(Data for this task):
>>>>>
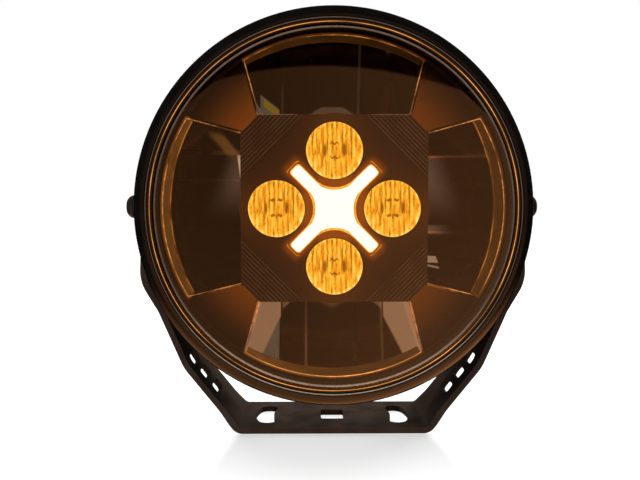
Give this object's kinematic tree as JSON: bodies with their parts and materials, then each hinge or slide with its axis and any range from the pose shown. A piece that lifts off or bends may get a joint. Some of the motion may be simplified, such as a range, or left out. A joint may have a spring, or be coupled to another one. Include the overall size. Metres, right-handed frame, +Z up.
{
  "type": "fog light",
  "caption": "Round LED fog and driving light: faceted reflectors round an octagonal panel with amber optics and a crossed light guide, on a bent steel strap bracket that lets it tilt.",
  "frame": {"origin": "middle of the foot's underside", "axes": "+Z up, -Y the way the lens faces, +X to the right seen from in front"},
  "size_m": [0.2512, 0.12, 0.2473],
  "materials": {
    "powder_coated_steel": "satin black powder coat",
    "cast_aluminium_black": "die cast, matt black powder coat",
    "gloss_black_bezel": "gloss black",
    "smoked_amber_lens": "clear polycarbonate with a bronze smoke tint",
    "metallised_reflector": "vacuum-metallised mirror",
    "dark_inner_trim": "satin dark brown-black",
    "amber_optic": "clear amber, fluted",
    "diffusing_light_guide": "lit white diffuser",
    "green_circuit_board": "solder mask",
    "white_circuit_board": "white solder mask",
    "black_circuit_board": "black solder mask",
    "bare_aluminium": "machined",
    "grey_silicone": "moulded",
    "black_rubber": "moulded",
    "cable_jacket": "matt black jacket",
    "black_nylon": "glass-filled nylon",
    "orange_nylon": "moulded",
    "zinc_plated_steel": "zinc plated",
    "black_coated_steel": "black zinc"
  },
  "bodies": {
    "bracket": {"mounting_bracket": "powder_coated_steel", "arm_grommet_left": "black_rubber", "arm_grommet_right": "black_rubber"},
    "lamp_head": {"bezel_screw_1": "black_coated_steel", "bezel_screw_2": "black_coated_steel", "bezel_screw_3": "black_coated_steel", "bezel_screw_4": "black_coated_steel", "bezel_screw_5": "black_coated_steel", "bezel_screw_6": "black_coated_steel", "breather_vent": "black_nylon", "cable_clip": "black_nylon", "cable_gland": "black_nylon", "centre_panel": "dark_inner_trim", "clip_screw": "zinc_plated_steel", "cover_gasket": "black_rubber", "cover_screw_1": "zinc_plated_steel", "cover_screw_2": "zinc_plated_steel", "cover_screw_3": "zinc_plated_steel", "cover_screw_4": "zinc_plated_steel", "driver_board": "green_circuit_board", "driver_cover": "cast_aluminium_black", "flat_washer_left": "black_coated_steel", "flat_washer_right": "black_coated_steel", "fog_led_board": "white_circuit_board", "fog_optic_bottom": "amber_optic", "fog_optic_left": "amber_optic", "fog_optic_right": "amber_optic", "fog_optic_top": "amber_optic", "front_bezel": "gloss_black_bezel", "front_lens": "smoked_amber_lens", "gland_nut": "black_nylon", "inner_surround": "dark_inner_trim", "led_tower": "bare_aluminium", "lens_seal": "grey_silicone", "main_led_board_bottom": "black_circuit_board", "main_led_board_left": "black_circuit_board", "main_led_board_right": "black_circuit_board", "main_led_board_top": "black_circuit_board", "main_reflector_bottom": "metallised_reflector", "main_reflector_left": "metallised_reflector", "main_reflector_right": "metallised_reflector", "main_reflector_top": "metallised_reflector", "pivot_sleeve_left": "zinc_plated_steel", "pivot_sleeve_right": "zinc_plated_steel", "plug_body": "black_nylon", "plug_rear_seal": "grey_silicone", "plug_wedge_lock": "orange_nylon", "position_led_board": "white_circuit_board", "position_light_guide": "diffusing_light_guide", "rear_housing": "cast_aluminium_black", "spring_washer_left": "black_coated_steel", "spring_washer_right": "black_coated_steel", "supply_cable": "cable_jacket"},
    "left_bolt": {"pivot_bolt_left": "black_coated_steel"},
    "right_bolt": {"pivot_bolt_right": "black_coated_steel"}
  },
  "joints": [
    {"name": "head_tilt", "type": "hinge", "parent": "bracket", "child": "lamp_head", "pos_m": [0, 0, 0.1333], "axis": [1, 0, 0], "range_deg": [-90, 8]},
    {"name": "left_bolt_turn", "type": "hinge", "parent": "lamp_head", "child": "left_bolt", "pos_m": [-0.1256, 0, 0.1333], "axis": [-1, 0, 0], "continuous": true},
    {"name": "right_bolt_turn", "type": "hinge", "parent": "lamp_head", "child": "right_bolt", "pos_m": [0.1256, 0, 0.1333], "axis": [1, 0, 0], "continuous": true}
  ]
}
<<<<<
>>>>>
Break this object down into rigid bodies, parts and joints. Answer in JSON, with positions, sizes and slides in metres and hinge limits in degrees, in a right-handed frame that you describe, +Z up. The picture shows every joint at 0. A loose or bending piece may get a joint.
<<<<<
(Prompt):
Each line in the data that holds the string "with" should be found and copied.

(Result of this exercise):
Give this object's kinematic tree as JSON: bodies with their parts and materials, then each hinge or slide with its axis and any range from the pose shown. A piece that lifts off or bends may get a joint. Some of the motion may be simplified, such as a range, or left out. A joint may have a spring, or be coupled to another one. Include the overall size. Metres, right-handed frame, +Z up.
  "caption": "Round LED fog and driving light: faceted reflectors round an octagonal panel with amber optics and a crossed light guide, on a bent steel strap bracket that lets it tilt.",
    "smoked_amber_lens": "clear polycarbonate with a bronze smoke tint",
Break this object down into rigid bodies, parts and joints. Answer in JSON, with positions, sizes and slides in metres and hinge limits in degrees, in a right-handed frame that you describe, +Z up. The picture shows every joint at 0. A loose or bending piece may get a joint.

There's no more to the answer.